Care4Calais: Watchdog criticises past management of charity
- Published
The former trustees of a charity set up to aid migrants in Calais have been criticised over their management.
In a report, the Charity Commission criticised the financial, leadership and complaints processes at Care4Calais in the past.
Clare Moseley, founder and former chief executive, quit during the three-year inquiry.
The charity's new board said its growth had "vastly outpaced" needed structural reforms.
Care4Calais was set up in 2016. Between October 2017 and August 2020, payments of more than £340,000 had been made to Ms Moseley's personal bank account, according to the commission.
The watchdog added Ms Moseley said this arrangement saved the charity around £3,000 a year in foreign exchange fees.
But the report concluded that while no funds were misused or misappropriated for private benefit, the arrangement was "inappropriate and had put the charity's funds at undue risk".

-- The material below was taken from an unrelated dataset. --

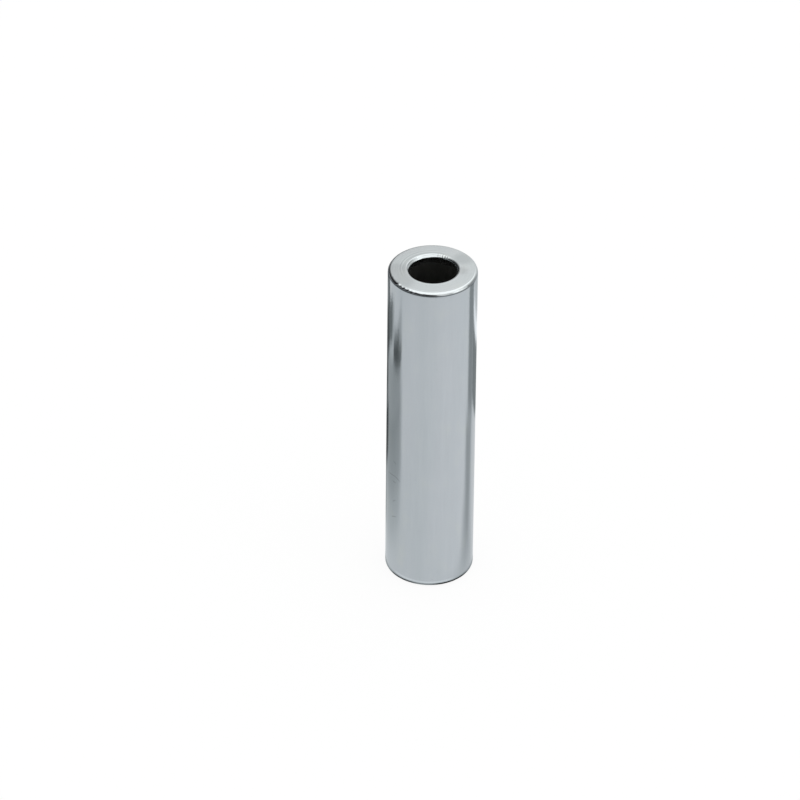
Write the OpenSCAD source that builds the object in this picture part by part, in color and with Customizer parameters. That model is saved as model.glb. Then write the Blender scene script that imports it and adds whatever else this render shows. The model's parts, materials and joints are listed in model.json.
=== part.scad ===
// Round spacer sleeve: a length of bar, turned, drilled right through and
// rounded at every edge. A bolt passes through the bore and the two end faces
// hold the clamped parts apart.
// It stands on one end face, with its axis on Z. Sizes are in millimetres.

/* [Sleeve] */
// Distance between the two end faces, which is the gap that the sleeve keeps
length = 40; // [10:1:80]
// Diameter over the outside
outer_d = 10; // [9:0.5:16]
// Diameter of the through bore, a close clearance for an M5 bolt
bore_d = 5.3; // [3:0.1:6.4]

/* [Edges] */
// Radius that rounds the outside edge of each end face
rim_round = 0.4; // [0.1:0.05:0.6]
// Radius that leads into the bore at each end face
mouth_round = 0.35; // [0.1:0.05:0.5]

/* [Smoothness] */
// Facets round the sleeve in a preview
turn_facets = 96; // [48:8:192]
// Facets round the circle that rounds an edge in a preview
edge_facets = 48; // [24:8:96]

/* [Hidden] */

outer_r = outer_d / 2;
bore_r = bore_d / 2;
wall = outer_r - bore_r;

// What rounding takes off a square corner at the origin, whose sides run along
// +X and +Y. The arc meets both sides smoothly.
module corner_waste(radius) {
    difference() {
        square(radius);
        translate([radius, radius])
            circle(r = radius, $fn = edge_facets);
    }
}

// Half of the wall's section, from the foot face up to mid-length, with the
// bore's edge and the rim's edge of the foot rounded
module foot_half_section() {
    difference() {
        translate([bore_r, 0])
            square([wall, length / 2]);
        translate([bore_r, 0])
            corner_waste(mouth_round);
        translate([outer_r, 0])
            mirror([1, 0])
                corner_waste(rim_round);
    }
}

// The wall's whole section: both ends are alike
module wall_section() {
    foot_half_section();
    translate([0, length])
        mirror([0, 1])
            foot_half_section();
}

// The sleeve, one solid turned about Z
module sleeve() {
    color([0.72, 0.745, 0.775])
        rotate_extrude($fn = turn_facets)
            wall_section();
}

sleeve();
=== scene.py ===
"""Looks of a spacer sleeve: a turned, drilled and zinc plated steel sleeve that stands on one end.

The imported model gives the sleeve's size and place. One surface of revolution stands for its
solid and carries the relief that turning, drilling and handling leave, and one procedural
finish covers it. The sleeve stands on a white table in plain soft light.

Lengths are in millimetres, and become metres where a mesh, a bump or the camera takes them. An
azimuth is in degrees, 0 at the front, which faces the camera, and positive to the right.
"""

import json
import math
from collections import namedtuple

import bpy
import numpy as np
from mathutils import Matrix, Vector


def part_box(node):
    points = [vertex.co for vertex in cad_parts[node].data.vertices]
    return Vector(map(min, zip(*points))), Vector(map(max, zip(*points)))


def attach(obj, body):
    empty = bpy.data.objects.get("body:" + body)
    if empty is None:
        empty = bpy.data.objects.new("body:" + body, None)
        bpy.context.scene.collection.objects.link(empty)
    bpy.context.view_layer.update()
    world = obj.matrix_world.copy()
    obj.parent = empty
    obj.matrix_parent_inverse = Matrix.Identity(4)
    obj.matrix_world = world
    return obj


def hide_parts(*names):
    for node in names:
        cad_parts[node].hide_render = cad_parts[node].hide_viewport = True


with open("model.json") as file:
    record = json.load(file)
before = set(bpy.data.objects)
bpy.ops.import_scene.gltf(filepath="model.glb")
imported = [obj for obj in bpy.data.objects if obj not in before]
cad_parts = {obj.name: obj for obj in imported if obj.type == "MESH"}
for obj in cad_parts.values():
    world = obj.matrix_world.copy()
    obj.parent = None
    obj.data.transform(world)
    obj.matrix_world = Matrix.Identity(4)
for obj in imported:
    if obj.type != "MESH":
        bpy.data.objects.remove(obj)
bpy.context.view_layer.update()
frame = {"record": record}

MM = 0.001

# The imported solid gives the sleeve's size
foot_corner, head_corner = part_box("sleeve")
bore_dims = next(m["dims"] for m in frame["record"]["mounts"] if m["name"] == "bore")
LENGTH = (head_corner.z - foot_corner.z) / MM
OUTER_R = head_corner.x / MM
BORE_R = bore_dims["r_mm"]
MOUTH_ROUND = (LENGTH - bore_dims["length_mm"]) / 2
RIM_ROUND = 0.4
RIM_R = OUTER_R - RIM_ROUND
MOUTH_R = BORE_R + MOUTH_ROUND

# Steps of the surface, round the axis and along its section
TURN_STEPS = 480
FACE_STEPS = 42
RIM_STEPS = 18
MOUTH_STEPS = 20
WALL_STEPS = 32
BORE_STEPS = 10

# How much of the UV map each kind of stretch gets for its length
FACE_SHARE = 4.0
EDGE_SHARE = 2.0
WALL_SHARE = 0.8
BORE_SHARE = 0.25

# The front, as an angle from the X axis
FRONT = math.radians(-90)


def rise(low, high, value):
    """0 below low, 1 above high and the S curve 3t^2 - 2t^3 between."""
    t = np.clip((value - low) / (high - low), 0, 1)
    return t * t * (3 - 2 * t)


def bump_at(value, centre, width):
    """A rounded bump of height 1: exp(-((value - centre) / width)^2)."""
    return np.exp(-(((value - centre) / width) ** 2))


def wave(value, pitch, phase=0.0):
    """A wave that repeats at each pitch: cos(2 pi value / pitch + phase)."""
    return np.cos(2 * np.pi * value / pitch + phase)


def facing_azimuth(angle, azimuth_deg):
    """The cosine of the turn from an angle, which starts at the X axis, to an azimuth."""
    return np.cos(angle - FRONT - np.radians(azimuth_deg))


def straight(start, end, steps):
    """Points from start up to end, which is left out, closest together at both ends.

    The share of the way is (1 - cos(pi t)) / 2."""
    share = (1 - np.cos(np.pi * np.arange(steps) / steps)) / 2
    return np.outer(1 - share, start) + np.outer(share, end)


def quarter(centre, radius, from_deg, steps):
    """Points of a quarter circle, anticlockwise from from_deg, without its last point."""
    angle = np.radians(from_deg + 90 * np.arange(steps) / steps)
    return centre + radius * np.column_stack([np.cos(angle), np.sin(angle)])


def wall_section():
    """The wall's closed section as rows of (radius, height), anticlockwise, and each row's UV share.

    It runs out along the foot face, up the outer wall, in along the head face and down the bore,
    and a quarter circle turns each corner. A stretch with fine marks gets more of the UV map."""
    head_rim = LENGTH - RIM_ROUND
    head_mouth = LENGTH - MOUTH_ROUND
    stretches = [
        (straight((MOUTH_R, 0), (RIM_R, 0), FACE_STEPS), FACE_SHARE),
        (quarter((RIM_R, RIM_ROUND), RIM_ROUND, -90, RIM_STEPS), EDGE_SHARE),
        (straight((OUTER_R, RIM_ROUND), (OUTER_R, head_rim), WALL_STEPS), WALL_SHARE),
        (quarter((RIM_R, head_rim), RIM_ROUND, 0, RIM_STEPS), EDGE_SHARE),
        (straight((RIM_R, LENGTH), (MOUTH_R, LENGTH), FACE_STEPS), FACE_SHARE),
        (quarter((MOUTH_R, head_mouth), MOUTH_ROUND, 90, MOUTH_STEPS), EDGE_SHARE),
        (straight((BORE_R, head_mouth), (BORE_R, MOUTH_ROUND), BORE_STEPS), BORE_SHARE),
        (quarter((MOUTH_R, MOUTH_ROUND), MOUTH_ROUND, 180, MOUTH_STEPS), EDGE_SHARE),
    ]
    points = np.vstack([rows for rows, _ in stretches])
    weight = np.concatenate([np.full(len(rows), share) for rows, share in stretches])
    return points, weight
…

However, it praised the new trustees, saying management and governance has now "improved significantly".
'Our work was worth it'
Ms Moseley said she had always followed the advice of lawyers, accountants and auditors and that independent officials had "always given clean reports on our accounts".
She said Care4Calais had gone from a grass roots project to an organisation with a £2m turnover that had "helped hundreds of thousands of refugees in the UK and France".
Another former trustee was Ms Moseley's sister. The commission said its inquiry "found little evidence to demonstrate that any past conflicts of interest or loyalty which may have existed had been appropriately managed".
It concluded that, coupled with poor minute-taking, this amounted to misconduct and/or mismanagement.
The report also highlighted how the charity operated without the required number of trustees and, on at least one occasion, one trustee handled a complaint about another trustee they were related to, in breach of the charity's own policy.
Commission chairman Orlando Fraser KC said: "Our inquiry found that, over a significant period of time, and following a rapid expansion of its operations, Care4Calais was not managed well. Its funds were put at risk, and there was serious misconduct and/or mismanagement by the former trustees."
He said the charity is now "in a much better position to deliver on its purposes".
Current Care4Calais CEO Steve Smith said that the new board of trustees "all acknowledge that the growth in our humanitarian work since 2015 vastly outpaced the development of the charity's governance structures".
Welcoming the conclusion of the inquiry, he said Care4Calais' commitment to support refugees "never wavered" and there was now an opportunity to create "a new and forward-looking organisation that puts refugees front and centre of our work."